Meeting with the family of the abducted child, Cox said, she couldn’t help but imagine what the mother had gone through.
“We met with the family, who is just so courageous and inspirational to me personally about how they were dealing with this,” she said.
At the end of the trial, it took the jury just 14 minutes to convict Webb on the charges. He was sentenced to life in prison with the possibility of parole.
Cox said the case has had a profound impact on not just her but everyone involved, especially the officers who rescued the girl.
“I mean, it was just an amazing moment. And you can hear it when you hear the patrol officer saying, ‘We got her. We got her. We got her.’ I mean, and you could hear it all over everyone’s radios,” Cox said. “There was such a sense of relief. And then there was such a sense of worry and concern for the girl to make sure she was OK. How they dealt with her. How they told her she was safe. How they told her that she wouldn’t be put in harm’s way again.”

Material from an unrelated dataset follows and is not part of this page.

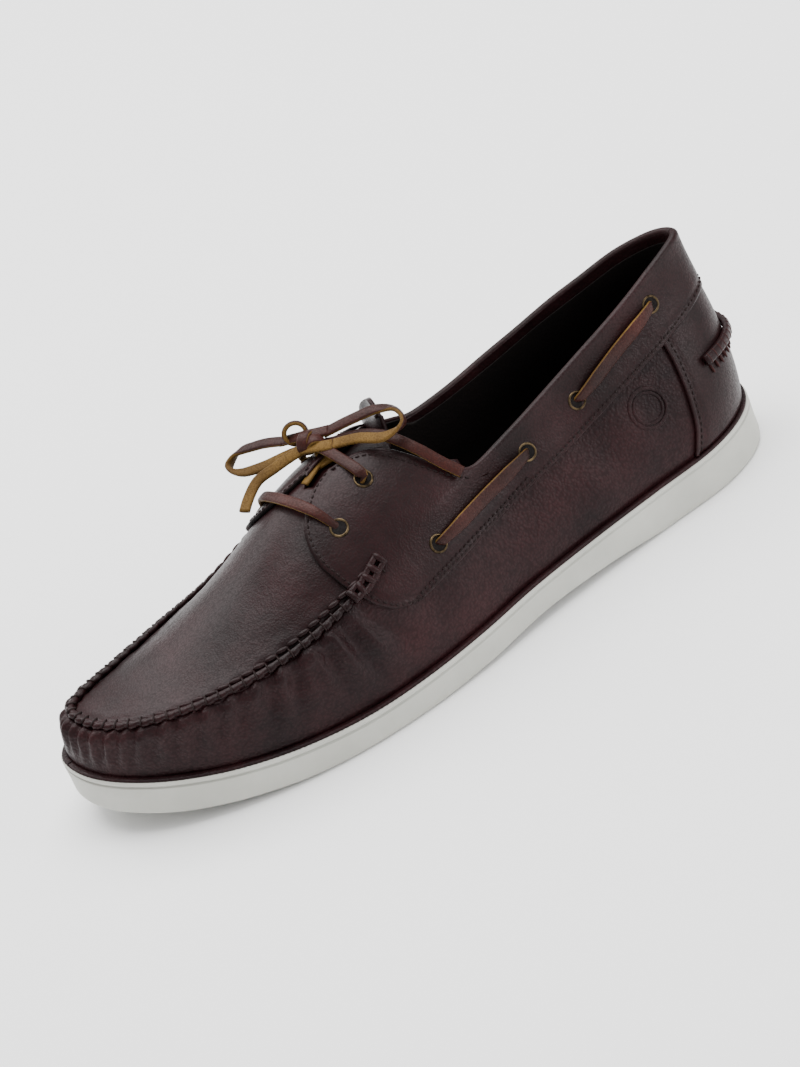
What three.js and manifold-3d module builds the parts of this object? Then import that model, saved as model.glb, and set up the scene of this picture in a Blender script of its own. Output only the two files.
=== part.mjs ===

“They really dealt with it like they would their own child. … And it was really, it was an encouraging (thing) to hear all of that, see how connected they were to this case, even though none of them had ever met this family or knew this little girl before that evening,” she said.
Now the next step is to make sure the little girl who was terrorized and kidnapped can not only survive, but also thrive as she and her family move forward.
“This victim is a profile in resilience, in strength and courage, and she’s definitely the hero of this story,” Cox said. “She’s doing great. I mean, she’s incredibly resilient. She’s got love of a strong family… (They are) just as brave as she is.”
For Heise, this is one of those cases that she said is going to stay with her for the rest of her life.
“I look forward to seeing her grow and to see her experience all the wonderful things that life can give to her from here on out,” she said.